Inside, the ASUS TUF Gaming 16 pairs up to an Intel Core i7-14650HX processor with an Nvidia GeForce RTX 5070 Laptop GPU aimed at high-end play rather than headline-grabbing power numbers. The CPU’s eight performance cores and eight efficiency cores reach up to 5.2 GHz, giving enough headroom for demanding engines and heavy multitasking. ASUS caps the RTX 5070 laptop chip at 85W Total Graphics Power, a deliberate move away from the highest possible power profiles in favor of power efficiency and cooler operation. According to Gizmochina, the configuration still supports Nvidia DLSS 4 upscaling to help sustain frame rates in heavier games, while ray tracing remains on the table for modern titles. The message is clear: this RTX 50 series gaming notebook is tuned to be fast, but not at any acoustic cost.

40dB Cooling: Turning Down the Volume on Gaming Laptops

The defining feature of this ASUS TUF Gaming 16 is its 40dB cooling system, which targets one of the harshest pain points of high-end laptops: fan noise under load.

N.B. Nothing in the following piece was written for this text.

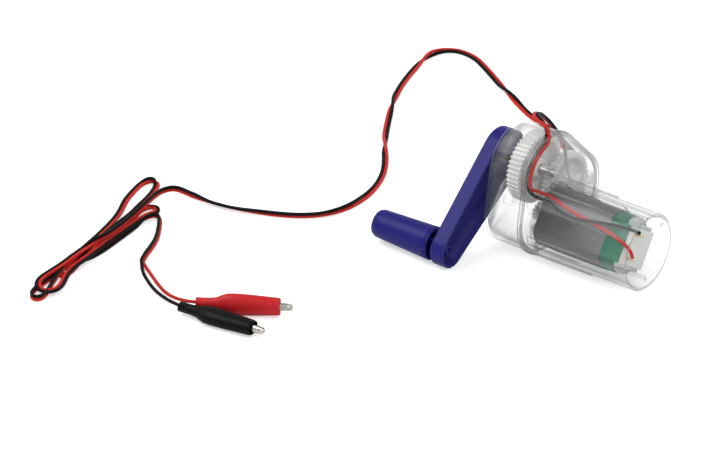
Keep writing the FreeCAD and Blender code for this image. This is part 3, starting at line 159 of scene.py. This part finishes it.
hank_route = [
    (-0.1415, -0.0539, 0.0010), (-0.1491, -0.0540, 0.0015), (-0.1513, -0.0589, 0.0024),
    (-0.1507, -0.0663, 0.0034), (-0.1479, -0.0773, 0.0042), (-0.1462, -0.0870, 0.0044),
    (-0.1447, -0.0964, 0.0044), (-0.1441, -0.1064, 0.0044), (-0.1455, -0.1150, 0.0044),
    (-0.1454, -0.1253, 0.0044), (-0.1445, -0.1366, 0.0042), (-0.1450, -0.1443, 0.0038),
    (-0.1454, -0.1507, 0.0032), (-0.1423, -0.1554, 0.0028), (-0.1380, -0.1560, 0.0024),
    (-0.1353, -0.1524, 0.0022), (-0.1359, -0.1470, 0.0022), (-0.1395, -0.1400, 0.0024),
    (-0.1414, -0.1330, 0.0026), (-0.1417, -0.1252, 0.0026), (-0.1424, -0.1161, 0.0026),
    (-0.1431, -0.1077, 0.0026), (-0.1437, -0.0977, 0.0026), (-0.1442, -0.0876, 0.0026),
    (-0.1445, -0.0801, 0.0024), (-0.1429, -0.0750, 0.0020), (-0.1473, -0.0705, 0.0013),
    (-0.1514, -0.0750, 0.0009), (-0.1487, -0.0858, 0.0009), (-0.1482, -0.0959, 0.0009),
    (-0.1478, -0.1076, 0.0009), (-0.1467, -0.1201, 0.0009), (-0.1448, -0.1347, 0.0009),
    (-0.1441, -0.1454, 0.0009), (-0.1436, -0.1527, 0.0009), (-0.1429, -0.1582, 0.0009),
    (-0.1404, -0.1616, 0.0009), (-0.1372, -0.1612, 0.0009), (-0.1366, -0.1568, 0.0009),
    (-0.1408, -0.1472, 0.0012), (-0.1436, -0.1376, 0.0022), (-0.1468, -0.1237, 0.0025),
    (-0.1483, -0.1144, 0.0025), (-0.1503, -0.1036, 0.0023), (-0.1537, -0.0910, 0.0015),
    (-0.1573, -0.0818, 0.0009), (-0.1612, -0.0742, 0.0009), (-0.1637, -0.0654, 0.0009),
    (-0.1652, -0.0582, 0.0009), (-0.1634, -0.0542, 0.0009), (-0.1600, -0.0540, 0.0009),
    (-0.1574, -0.0580, 0.0012), (-0.1544, -0.0656, 0.0018), (-0.1520, -0.0752, 0.0025),
    (-0.1498, -0.0845, 0.0027), (-0.1490, -0.0930, 0.0027), (-0.1481, -0.1026, 0.0026),
    (-0.1464, -0.1130, 0.0018), (-0.1445, -0.1246, 0.0010), (-0.1416, -0.1331, 0.0009),
    (-0.1416, -0.1384, 0.0009), (-0.1439, -0.1402, 0.0009), (-0.1468, -0.1382, 0.0009),
    (-0.1478, -0.1286, 0.0009), (-0.1428, -0.1231, 0.0009), (-0.1421, -0.1136, 0.0009),
    (-0.1427, -0.1045, 0.0009), (-0.1434, -0.0952, 0.0009), (-0.1444, -0.0855, 0.0009),
    (-0.1444, -0.0796, 0.0009), (-0.1429, -0.0766, 0.0009), (-0.1399, -0.0769, 0.0009),
    (-0.1353, -0.0830, 0.0009), (-0.1300, -0.0910, 0.0009), (-0.1267, -0.0989, 0.0009),
    (-0.1246, -0.1061, 0.0009), (-0.1225, -0.1104, 0.0009)]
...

Dual 80-blade fans and three heat pipes push air across the entire motherboard, cooling not only the CPU and GPU but other mounted components. ASUS integrates dust filters along the airflow path to limit long-term performance loss from clogged vents. Both sources state that in Turbo Mode, fan noise is capped at 40dB even under intense workloads, and the default performance mode runs even quieter. For a gaming machine, that figure is well below the often intrusive levels longtime players are used to. The trade-off is the 85W RTX 5070 limit, but for many, a quieter desk will matter more than a modest extra frame rate.

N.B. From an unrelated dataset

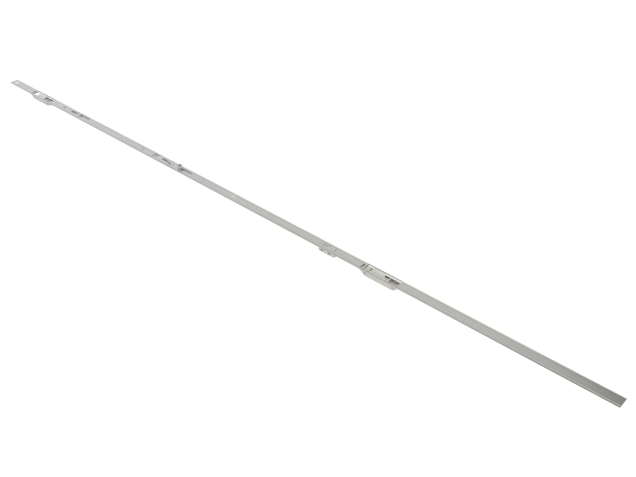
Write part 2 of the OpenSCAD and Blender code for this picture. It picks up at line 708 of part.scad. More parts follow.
module guide_screw() color("whitesmoke") difference() {
    union() {
        peg(screw_x, 0, under_z - under_t, deck_z, screw_d);
        sink(screw_x, deck_z, sink_d, screw_d, plate_t);
    }
    for (a = [45, 135]) translate([screw_x, 0, deck_z]) rotate([0, 0, a])
        cube([sink_d * 0.55, 1, plate_t], center = true);
}

module guide_nut() color("gray") difference() {
    translate([screw_x, 0, under_z - under_t]) cylinder(h = under_t, d = under_d, $fn = 6);
    peg(screw_x, 0, 0, deck_z, screw_d);
}

faceplate_near();
faceplate_far();
joint_strips();
case_a();
case_b();
rod_near();
rod_far();
coupling_saddle();
clamp_screw();
claw_a_block();
claw_a_outer_leaf();
claw_a_inner_leaf();
claw_a_rivets();
claw_b_block();
claw_b_outer_leaf();
claw_b_inner_leaf();
claw_b_rivets();
cam_stud();
cam_washer();
cam_roller();
guard_housing();
guard_lever();
guard_pin();
guard_spring();
housing_clip();
guide_bracket();
guide_rivets();
guide_screw();
guide_nut();
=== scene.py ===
"""Dress an espagnolette bar: faceplate, drive rod, claws in open cases, cam and guard lever.

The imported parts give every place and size. Each one gets broken edges and a plated finish here, and the
small turned, wound and bent pieces are modelled anew at their own places.
"""

import json
import logging
import math
from contextlib import contextmanager
from dataclasses import dataclass
from enum import Enum
from typing import Iterator

import bpy
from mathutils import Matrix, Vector

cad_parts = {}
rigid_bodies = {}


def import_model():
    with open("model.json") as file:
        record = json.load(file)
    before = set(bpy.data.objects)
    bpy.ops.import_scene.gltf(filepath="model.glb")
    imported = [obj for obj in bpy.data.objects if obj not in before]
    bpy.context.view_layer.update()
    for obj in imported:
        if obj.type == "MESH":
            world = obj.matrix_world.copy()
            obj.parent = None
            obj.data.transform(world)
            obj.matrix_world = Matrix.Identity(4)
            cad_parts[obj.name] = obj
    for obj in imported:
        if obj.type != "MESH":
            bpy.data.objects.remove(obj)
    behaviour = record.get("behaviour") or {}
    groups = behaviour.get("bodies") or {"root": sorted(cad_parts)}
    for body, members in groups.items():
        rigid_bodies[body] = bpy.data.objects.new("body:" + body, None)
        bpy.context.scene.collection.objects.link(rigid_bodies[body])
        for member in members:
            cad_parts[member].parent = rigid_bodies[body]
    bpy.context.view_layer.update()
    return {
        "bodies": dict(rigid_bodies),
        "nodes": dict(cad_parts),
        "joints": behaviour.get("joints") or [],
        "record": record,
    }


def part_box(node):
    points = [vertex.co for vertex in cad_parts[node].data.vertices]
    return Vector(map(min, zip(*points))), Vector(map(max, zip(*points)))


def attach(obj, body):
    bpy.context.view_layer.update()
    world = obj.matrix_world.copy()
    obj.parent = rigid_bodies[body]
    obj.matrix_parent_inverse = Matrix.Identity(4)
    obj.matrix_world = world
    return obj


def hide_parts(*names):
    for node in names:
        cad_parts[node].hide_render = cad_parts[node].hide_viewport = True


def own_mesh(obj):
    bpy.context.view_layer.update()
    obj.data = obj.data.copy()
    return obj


LOG = logging.getLogger("espagnolette")
MM = 0.001
MERGE = 0.001 * MM

Piece = bpy.types.Object
Socket = bpy.types.NodeSocket
Tree = bpy.types.NodeTree
Triple = tuple[float, float, float]
Colour = Triple
Marks = dict[str, Socket]
Profile = list[tuple[float, float]]
Waves = tuple[Triple, float, float]


class Slot(Enum):
    """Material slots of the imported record."""

    STRIP = "zinc_strip"
    ROD = "zinc_rod"
    CAST = "cast_zinc"
    BRIGHT = "bright_steel"
    SPRING = "spring_steel"
    CAM = "cam_steel"
    DARK = "dark_steel"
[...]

Rear Ports and Desk Ergonomics for Real Gaming Setups

Beyond performance numbers, ASUS tackles physical clutter and ergonomics, another practical pain point for desktop-style gaming setups. The TUF Gaming 16 shifts bulky connectors—the power jack, HDMI, and RJ45 Ethernet—to the rear edge of the chassis, getting thick cables away from your mouse area and clearing space for a larger pad or wider arm movement. Three USB-A ports and one USB-C remain on the sides for easy access. The USB-C port supports DisplayPort 2.1 and USB Power Delivery, so it can drive external displays and work with compatible power banks when traveling, even though the dedicated power adapter remains the main option for full performance. A flat-opening 180-degree hinge and MIL-STD-810H durability rating round out the design, while the fingerprint-resistant keyboard deck keeps the all-black chassis looking cleaner over time.

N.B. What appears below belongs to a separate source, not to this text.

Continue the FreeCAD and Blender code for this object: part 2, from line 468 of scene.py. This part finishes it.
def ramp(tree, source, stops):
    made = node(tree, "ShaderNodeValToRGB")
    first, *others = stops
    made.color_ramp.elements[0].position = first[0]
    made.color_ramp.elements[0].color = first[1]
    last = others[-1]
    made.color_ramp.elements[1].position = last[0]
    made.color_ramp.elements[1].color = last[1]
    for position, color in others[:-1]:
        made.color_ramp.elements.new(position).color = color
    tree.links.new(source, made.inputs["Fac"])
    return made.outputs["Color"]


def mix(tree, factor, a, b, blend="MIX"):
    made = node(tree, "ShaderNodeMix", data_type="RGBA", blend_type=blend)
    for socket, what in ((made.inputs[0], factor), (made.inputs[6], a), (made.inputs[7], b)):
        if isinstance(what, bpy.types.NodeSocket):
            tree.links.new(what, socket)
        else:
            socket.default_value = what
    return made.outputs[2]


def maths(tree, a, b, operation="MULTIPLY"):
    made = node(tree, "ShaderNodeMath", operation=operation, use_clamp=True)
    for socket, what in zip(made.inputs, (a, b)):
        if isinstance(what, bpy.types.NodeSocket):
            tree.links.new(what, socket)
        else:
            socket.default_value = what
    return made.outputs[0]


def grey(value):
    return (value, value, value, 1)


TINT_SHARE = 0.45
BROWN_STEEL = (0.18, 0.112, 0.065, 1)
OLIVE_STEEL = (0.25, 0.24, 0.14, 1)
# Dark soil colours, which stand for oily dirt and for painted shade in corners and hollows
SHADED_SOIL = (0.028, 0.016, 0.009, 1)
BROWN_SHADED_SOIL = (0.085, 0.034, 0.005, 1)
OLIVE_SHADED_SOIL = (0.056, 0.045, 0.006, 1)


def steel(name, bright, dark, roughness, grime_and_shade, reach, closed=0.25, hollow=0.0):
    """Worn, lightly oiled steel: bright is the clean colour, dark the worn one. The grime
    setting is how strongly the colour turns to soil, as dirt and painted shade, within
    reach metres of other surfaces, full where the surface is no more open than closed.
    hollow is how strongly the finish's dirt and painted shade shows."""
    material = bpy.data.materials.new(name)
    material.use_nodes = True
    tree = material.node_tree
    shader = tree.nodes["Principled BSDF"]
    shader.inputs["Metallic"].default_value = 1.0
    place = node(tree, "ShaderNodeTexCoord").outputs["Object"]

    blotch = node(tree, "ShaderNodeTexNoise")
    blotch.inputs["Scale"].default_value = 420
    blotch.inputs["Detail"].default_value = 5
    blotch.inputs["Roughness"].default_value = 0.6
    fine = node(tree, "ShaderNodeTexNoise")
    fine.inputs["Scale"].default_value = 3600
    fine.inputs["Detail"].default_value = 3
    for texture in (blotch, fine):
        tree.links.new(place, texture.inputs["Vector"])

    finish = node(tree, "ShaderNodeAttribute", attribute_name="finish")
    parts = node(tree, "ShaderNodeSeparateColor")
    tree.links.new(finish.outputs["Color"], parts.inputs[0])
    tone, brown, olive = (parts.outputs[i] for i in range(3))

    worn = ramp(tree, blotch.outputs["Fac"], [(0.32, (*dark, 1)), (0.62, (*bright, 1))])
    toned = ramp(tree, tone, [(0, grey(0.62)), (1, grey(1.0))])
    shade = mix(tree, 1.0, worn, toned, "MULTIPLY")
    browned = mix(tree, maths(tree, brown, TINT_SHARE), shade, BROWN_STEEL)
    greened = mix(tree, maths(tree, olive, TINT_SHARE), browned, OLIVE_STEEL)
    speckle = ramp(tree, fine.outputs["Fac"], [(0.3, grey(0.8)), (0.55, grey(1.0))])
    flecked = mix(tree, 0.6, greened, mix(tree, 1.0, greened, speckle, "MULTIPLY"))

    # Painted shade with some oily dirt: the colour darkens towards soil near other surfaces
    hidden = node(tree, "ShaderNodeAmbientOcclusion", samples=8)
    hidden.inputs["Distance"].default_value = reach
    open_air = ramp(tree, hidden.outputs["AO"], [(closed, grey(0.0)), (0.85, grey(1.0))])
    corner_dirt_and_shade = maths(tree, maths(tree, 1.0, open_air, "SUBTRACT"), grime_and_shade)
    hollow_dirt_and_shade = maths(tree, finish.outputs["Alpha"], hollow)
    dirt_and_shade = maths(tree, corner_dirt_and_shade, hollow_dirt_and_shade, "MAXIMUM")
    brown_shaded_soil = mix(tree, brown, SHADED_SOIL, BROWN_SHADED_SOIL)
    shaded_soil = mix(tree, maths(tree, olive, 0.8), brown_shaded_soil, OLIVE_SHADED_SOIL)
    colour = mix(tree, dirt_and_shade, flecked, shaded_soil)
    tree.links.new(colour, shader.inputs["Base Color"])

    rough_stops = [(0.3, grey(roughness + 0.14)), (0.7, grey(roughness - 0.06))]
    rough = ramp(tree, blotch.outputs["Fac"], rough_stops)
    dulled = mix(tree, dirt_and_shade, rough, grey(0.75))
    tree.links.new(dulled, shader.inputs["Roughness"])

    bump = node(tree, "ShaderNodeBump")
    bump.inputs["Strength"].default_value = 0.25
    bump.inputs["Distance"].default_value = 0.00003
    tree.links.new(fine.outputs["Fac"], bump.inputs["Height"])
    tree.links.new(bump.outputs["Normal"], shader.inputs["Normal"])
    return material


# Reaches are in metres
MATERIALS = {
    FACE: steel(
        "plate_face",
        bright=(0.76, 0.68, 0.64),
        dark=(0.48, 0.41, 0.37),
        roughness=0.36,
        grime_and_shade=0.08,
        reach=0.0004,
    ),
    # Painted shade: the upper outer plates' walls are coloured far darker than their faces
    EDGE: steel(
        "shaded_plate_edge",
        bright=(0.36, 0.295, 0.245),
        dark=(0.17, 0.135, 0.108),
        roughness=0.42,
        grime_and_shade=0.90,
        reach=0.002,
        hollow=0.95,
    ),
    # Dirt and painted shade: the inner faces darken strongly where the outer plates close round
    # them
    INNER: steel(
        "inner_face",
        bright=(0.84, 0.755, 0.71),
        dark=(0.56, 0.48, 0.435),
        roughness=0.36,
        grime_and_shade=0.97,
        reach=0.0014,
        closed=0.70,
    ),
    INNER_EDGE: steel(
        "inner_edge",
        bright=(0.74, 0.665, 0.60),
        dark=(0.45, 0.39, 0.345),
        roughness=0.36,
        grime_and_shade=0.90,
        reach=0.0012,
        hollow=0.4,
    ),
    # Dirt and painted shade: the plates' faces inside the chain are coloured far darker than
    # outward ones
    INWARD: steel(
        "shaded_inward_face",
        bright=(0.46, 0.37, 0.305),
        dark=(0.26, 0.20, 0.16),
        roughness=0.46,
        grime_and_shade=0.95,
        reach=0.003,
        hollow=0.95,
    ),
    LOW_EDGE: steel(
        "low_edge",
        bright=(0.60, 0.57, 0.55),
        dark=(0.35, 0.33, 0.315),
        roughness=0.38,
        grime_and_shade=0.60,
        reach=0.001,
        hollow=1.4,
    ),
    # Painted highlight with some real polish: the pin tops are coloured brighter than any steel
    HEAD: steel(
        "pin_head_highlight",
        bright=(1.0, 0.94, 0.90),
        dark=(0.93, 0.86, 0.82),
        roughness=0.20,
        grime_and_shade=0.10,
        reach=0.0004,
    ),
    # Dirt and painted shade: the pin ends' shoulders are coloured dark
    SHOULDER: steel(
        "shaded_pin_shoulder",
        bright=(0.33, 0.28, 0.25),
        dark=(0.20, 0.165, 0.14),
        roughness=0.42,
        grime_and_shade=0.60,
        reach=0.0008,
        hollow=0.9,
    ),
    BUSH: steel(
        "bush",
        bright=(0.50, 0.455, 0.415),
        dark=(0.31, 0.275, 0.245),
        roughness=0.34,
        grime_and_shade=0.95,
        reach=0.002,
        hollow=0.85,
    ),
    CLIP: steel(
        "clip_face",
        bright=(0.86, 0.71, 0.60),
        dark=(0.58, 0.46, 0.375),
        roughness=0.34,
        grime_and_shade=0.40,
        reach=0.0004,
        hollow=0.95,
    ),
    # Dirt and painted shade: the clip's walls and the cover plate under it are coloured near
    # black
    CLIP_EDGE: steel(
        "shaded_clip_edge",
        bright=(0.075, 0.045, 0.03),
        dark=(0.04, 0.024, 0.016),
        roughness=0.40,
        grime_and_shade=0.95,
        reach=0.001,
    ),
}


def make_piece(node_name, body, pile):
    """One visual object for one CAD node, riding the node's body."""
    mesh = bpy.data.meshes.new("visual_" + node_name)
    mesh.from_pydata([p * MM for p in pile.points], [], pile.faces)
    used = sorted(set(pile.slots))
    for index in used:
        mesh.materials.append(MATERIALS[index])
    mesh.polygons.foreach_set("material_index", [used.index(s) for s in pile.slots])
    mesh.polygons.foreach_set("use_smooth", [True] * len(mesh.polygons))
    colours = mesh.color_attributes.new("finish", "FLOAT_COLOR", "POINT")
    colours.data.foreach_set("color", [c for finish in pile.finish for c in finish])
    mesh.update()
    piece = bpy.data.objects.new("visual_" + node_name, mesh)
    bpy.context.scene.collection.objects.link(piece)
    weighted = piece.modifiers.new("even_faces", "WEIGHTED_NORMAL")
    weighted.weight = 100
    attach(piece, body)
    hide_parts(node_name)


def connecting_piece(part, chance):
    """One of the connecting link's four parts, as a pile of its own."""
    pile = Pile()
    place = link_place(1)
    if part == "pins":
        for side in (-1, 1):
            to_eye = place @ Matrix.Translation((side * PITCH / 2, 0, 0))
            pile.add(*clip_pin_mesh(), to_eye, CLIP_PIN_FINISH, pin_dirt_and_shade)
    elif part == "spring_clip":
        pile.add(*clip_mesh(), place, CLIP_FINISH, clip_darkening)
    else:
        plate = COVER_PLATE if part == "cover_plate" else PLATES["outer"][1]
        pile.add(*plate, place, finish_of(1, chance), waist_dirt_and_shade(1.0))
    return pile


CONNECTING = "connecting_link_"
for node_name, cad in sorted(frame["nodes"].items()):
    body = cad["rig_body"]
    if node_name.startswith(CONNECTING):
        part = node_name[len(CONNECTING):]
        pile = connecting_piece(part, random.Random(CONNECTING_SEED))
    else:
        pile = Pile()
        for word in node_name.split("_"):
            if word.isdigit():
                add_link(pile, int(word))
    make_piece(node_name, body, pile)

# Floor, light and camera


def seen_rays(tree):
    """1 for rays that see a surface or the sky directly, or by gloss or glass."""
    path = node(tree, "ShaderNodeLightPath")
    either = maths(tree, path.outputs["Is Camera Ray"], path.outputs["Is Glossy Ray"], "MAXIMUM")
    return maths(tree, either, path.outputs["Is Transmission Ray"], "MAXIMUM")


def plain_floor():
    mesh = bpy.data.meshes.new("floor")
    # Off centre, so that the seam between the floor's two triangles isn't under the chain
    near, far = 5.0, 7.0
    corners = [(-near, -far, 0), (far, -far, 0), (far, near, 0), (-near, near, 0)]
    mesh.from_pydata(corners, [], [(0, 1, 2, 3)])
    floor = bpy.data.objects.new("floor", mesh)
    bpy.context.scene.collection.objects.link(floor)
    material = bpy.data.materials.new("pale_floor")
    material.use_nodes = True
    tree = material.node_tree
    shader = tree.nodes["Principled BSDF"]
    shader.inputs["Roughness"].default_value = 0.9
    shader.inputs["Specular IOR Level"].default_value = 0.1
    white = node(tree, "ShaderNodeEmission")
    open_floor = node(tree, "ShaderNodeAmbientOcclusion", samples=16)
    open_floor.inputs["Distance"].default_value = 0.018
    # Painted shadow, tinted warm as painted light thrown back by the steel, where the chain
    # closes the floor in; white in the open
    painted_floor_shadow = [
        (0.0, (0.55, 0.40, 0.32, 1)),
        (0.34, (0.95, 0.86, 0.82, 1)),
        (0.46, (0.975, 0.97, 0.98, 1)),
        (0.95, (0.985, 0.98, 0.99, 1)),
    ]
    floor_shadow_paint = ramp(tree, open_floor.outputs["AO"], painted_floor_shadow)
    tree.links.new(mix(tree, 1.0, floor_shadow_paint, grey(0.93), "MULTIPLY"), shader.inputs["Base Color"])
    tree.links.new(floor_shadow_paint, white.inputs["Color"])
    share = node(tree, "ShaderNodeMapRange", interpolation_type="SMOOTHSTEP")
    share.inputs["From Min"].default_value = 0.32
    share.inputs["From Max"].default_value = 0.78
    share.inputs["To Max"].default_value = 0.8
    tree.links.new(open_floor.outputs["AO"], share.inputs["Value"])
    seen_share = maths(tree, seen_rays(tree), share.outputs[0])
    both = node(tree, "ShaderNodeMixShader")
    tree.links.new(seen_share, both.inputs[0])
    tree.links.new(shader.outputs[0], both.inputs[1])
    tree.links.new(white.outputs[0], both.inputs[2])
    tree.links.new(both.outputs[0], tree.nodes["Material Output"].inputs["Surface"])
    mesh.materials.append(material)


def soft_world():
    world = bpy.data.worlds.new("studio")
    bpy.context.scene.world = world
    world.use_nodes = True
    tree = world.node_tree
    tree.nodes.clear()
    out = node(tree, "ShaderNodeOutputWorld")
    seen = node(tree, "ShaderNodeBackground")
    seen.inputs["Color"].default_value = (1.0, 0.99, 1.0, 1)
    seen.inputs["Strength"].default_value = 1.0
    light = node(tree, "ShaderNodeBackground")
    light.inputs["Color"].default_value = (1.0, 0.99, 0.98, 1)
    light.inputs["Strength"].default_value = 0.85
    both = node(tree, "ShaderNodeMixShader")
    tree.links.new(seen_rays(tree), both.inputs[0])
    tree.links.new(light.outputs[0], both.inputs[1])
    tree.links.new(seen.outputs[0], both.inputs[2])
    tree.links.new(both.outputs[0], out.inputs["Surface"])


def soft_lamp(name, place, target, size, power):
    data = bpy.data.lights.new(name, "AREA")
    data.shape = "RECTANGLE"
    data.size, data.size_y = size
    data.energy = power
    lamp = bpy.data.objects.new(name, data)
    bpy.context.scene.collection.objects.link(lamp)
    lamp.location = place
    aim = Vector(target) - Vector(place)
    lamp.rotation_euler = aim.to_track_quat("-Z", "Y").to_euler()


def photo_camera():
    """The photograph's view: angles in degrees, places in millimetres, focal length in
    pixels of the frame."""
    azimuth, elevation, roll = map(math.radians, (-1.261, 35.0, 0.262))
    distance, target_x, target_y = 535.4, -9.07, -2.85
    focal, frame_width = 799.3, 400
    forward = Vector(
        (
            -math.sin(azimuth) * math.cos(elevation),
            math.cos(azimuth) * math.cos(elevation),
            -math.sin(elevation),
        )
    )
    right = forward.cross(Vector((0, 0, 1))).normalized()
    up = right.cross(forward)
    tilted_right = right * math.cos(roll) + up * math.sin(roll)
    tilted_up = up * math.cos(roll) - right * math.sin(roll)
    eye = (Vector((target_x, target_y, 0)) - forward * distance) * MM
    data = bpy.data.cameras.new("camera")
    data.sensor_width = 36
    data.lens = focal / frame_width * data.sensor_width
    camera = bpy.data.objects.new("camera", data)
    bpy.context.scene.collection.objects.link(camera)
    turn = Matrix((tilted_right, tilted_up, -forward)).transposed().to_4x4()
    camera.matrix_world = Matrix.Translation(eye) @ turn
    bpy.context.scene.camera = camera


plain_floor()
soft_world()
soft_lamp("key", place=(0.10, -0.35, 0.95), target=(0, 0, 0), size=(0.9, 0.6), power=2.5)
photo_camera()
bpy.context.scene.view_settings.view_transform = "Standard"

User-Upgradeable RAM and Storage for Long-Term Value

To support long-term use, the ASUS TUF Gaming 16 keeps memory and storage fully user-upgradeable, which is increasingly rare in thin, high-performance notebooks. Buyers can configure up to 64GB of DDR5 RAM and up to a 2TB PCIe 4.0 SSD from the factory, but the key detail is that both RAM and SSDs sit in accessible dual slots. Owners can open the chassis later to replace or expand these modules as games grow larger and workflows more demanding. This approach turns the quiet gaming laptop into a more future-proof RTX 50 series gaming platform rather than a sealed appliance. It also aligns with ASUS’s decision to run the RTX 5070 at 85W: performance is still strong today, while the option to add more memory or storage extends the system’s useful life for several upgrade cycles.